A mais recente investida do Balcão foi a criação do boneco “Tchê Consumidor” que anda pela cidade tirando dúvidas sobre os direitos e os deveres dos consumidores. Ele está também em uma série de revistas em quadrinhos, conscientizando a gurizada, falando de produtos piratas, dos cuidados com produtos tóxicos, com choques elétricos, com a alimentação saudável, com a data de validade dos produtos e com a questão do lixo, dentre outros temas sensíveis à infância.

Para adultos o Balcão distribui uma série de cartelas com esclarecimentos aos problemas mais comuns e com dicas sobre práticas abusivas, compras pela internet, garantia de produtos e serviços, cartão de crédito, compras em supermercados e atendimento em agências bancárias, tudo com referências legais e contatos de onde as pessoas podem fazer suas reclamações.

A questão do direito do consumidor está bem avançada no Rio Grande do Sul. Quase um quarto dos municípios daquele estado tem a presença de Procons. “Os números mostram que em apenas dez por cento dos municípios brasileiros já foi implantado o Sistema Municipal de Defesa do Consumidor, por meio dos Procons” (Lanes e Silva, p. 39). É bom não esquecer que é da responsabilidade de prefeitos e vereadores a instalação desse sistema, constituído pelo Procon, pelo Conselho Municipal de Defesa do Consumidor e pelo Fundo Municipal de Defesa do Consumidor.

A problemática do consumismo, o cerco tecnológico e o assédio telemarketeiro ao consumidor exigem urgência da política. “Nunca se ofereceu tanto produto pela internet, por telefone, por classificados enganosos em jornais, por indivíduos inescrupulosos que batem à porta dos consumidores com falsas promessas, com mentiras e enganações”, diz Alexandre Appel, diretor do Procon RS e idealizador do Projeto Consumidor RS, ao apresentar a cartilha “Pequenos Consumidores”, (Procon Porto Alegre, 2005), na qual a advogada Eunice Dias Casagrande, procura simplificar os principais pontos do Código de Defesa do Consumidor para crianças, traduzindo a linguagem jurídica da lei para texto mais acessível.

Em Passo Fundo, a relação entre o Direito e à infância entrou na pauta da Jornada Literária deste ano.

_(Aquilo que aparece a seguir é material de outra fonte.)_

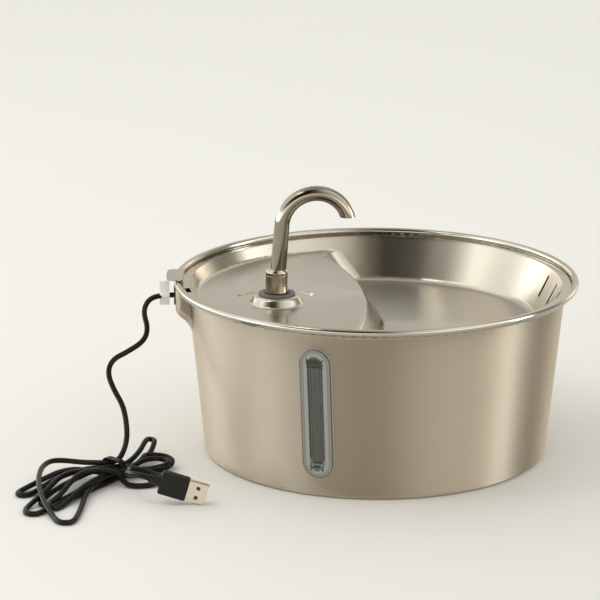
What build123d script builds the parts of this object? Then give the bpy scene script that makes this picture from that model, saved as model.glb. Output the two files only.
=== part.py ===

Como autor do livro “Eu era assim – Infância, Cultura e Consumismo” (Cortez Editora) fui convidado pela professora Tânia Rösing, coordenadora dessa efetiva movimentação cultural e pelo professor José Carlos de Souza, diretor da Faculdade de Direito, ambos da Universidade de Passo Fundo, para fazer duas palestras sobre os impactos do consumismo na infância.

Acompanhado pelo coordenador do Curso de Direito, professor Giovani Corralo e pela professora Maria Augusta D’Arienzo, diretora da Biblioteca Municipal, procurei observar que, sendo o Direito um produto social, não é razoável querer que as crianças entendam a trama das leis a ponto de fazerem intervenções políticas diante da violação dos seus direitos. Na minha fala defendi a necessidade de criação de oportunidades culturais públicas para meninas e meninos, como a Festa do Dia do Saci, e coloquei a defesa coletiva da infância no âmbito do direito difuso e da cultura, por ter o consumismo na mesma conta transindividual da segurança pública e do meio ambiente.